According to Peter Davison, John Alderton was offered the role of John Fraser. Alderton turned it down because of the violence, and the part went to Davison instead.

==Reception==
Parting Shots was not well received by critics, with Total Film describing Winner's work as "offensive", "incompetent" and "bad in every possible way". Andrew Collins gave a strongly negative review of the film: "Parting Shots... is going to set the course of British film-making back 20 years. It is not only the worst British film produced in this country since Carry On Emmannuelle (quite a feat in itself), it is a thoroughbred contender for the crown of Worst Film Ever Made". In a hostile overview of Winner's films, Christopher Tookey wrote "Parting Shots is not only the most horrible torture for audiences that Winner has ever devised. It is also profoundly offensive, even by Winner's standards".

Charlotte O'Sullivan, The Independent's film editor, wrote that Parting Shots was "the worst film I've ever seen". O'Sullivan also took issue with the film for glorifying vigilantism: "It's Michael Winner and you know, he doesn't have any sense of irony.

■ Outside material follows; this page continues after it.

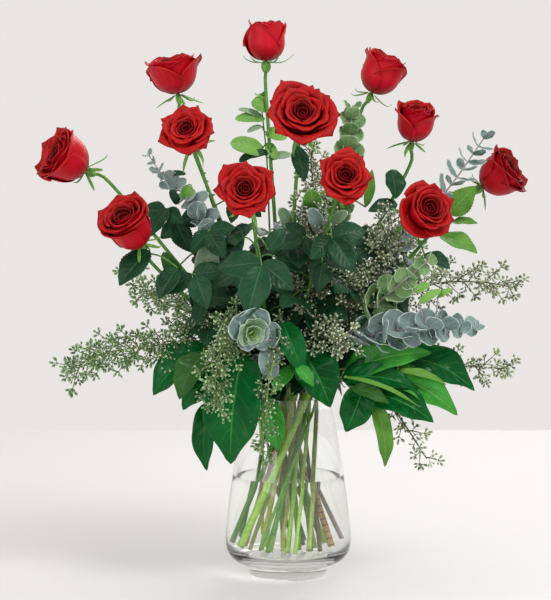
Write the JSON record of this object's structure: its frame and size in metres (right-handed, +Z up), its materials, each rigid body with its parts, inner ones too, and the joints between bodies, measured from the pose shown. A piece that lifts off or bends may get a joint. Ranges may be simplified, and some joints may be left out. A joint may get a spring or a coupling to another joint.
{
  "type": "roses in a glass vase",
  "caption": "Free-standing arrangement of long-stemmed red roses with eucalyptus and glossy leaves, in water in a clear glass vase with a low shoulder and a short foot.",
  "frame": {"origin": "centre of the vase's foot, on the surface that it stands on", "axes": "+Z up along the vase's axis, -Y towards the front of the arrangement, +X to the right of it"},
  "size_m": [0.5631, 0.289, 0.6293],
  "materials": {
    "petal": "satin",
    "rose_stem": "satin",
    "glossy_leaf": "gloss",
    "blue_leaf": "matte",
    "green_leaf": "satin",
    "seeded": "satin",
    "glass": "polished",
    "water": "polished"
  },
  "bodies": {
    "root": {"leaf_branch_left": "glossy_leaf", "leaf_branch_centre": "glossy_leaf", "leaf_branch_right": "glossy_leaf", "leaf_branch_back": "glossy_leaf", "rose_bloom_1": "petal", "rose_stem_1": "rose_stem", "rose_bloom_2": "petal", "rose_stem_2": "rose_stem", "rose_bloom_3": "petal", "rose_stem_3": "rose_stem", "rose_bloom_4": "petal", "rose_stem_4": "rose_stem", "rose_bloom_5": "petal", "rose_stem_5": "rose_stem", "rose_bloom_6": "petal", "rose_stem_6": "rose_stem", "rose_bloom_7": "petal", "rose_stem_7": "rose_stem", "rose_bloom_8": "petal", "rose_stem_8": "rose_stem", "rose_bloom_9": "petal", "rose_stem_9": "rose_stem", "rose_bloom_10": "petal", "rose_stem_10": "rose_stem", "rose_bloom_11": "petal", "rose_stem_11": "rose_stem", "rose_bloom_12": "petal", "rose_stem_12": "rose_stem", "eucalyptus_left": "blue_leaf", "eucalyptus_top": "green_leaf", "eucalyptus_right": "green_leaf", "eucalyptus_low": "blue_leaf", "eucalyptus_front": "blue_leaf", "eucalyptus_back": "blue_leaf", "seeded_left": "seeded", "seeded_front": "seeded", "seeded_centre": "seeded", "seeded_right": "seeded", "seeded_low": "seeded", "seeded_back": "seeded", "vase": "glass", "water": "water"}
  },
  "joints": []
}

He seems to be saying it is okay to go and kill people". The journalist Miles Kington later wrote that despite the film's "glittering cast", it "was possibly the worst film ever made". In its entry on Michael Winner, the book Contemporary British and Irish Film Directors wrote that Parting Shots "makes a bold challenge for the hotly contested mantle of worst British film ever made." British film historian I.Q. Hunter, discussing the question "What is the worst British film ever made?", listed Parting Shots as one of the candidates for that title.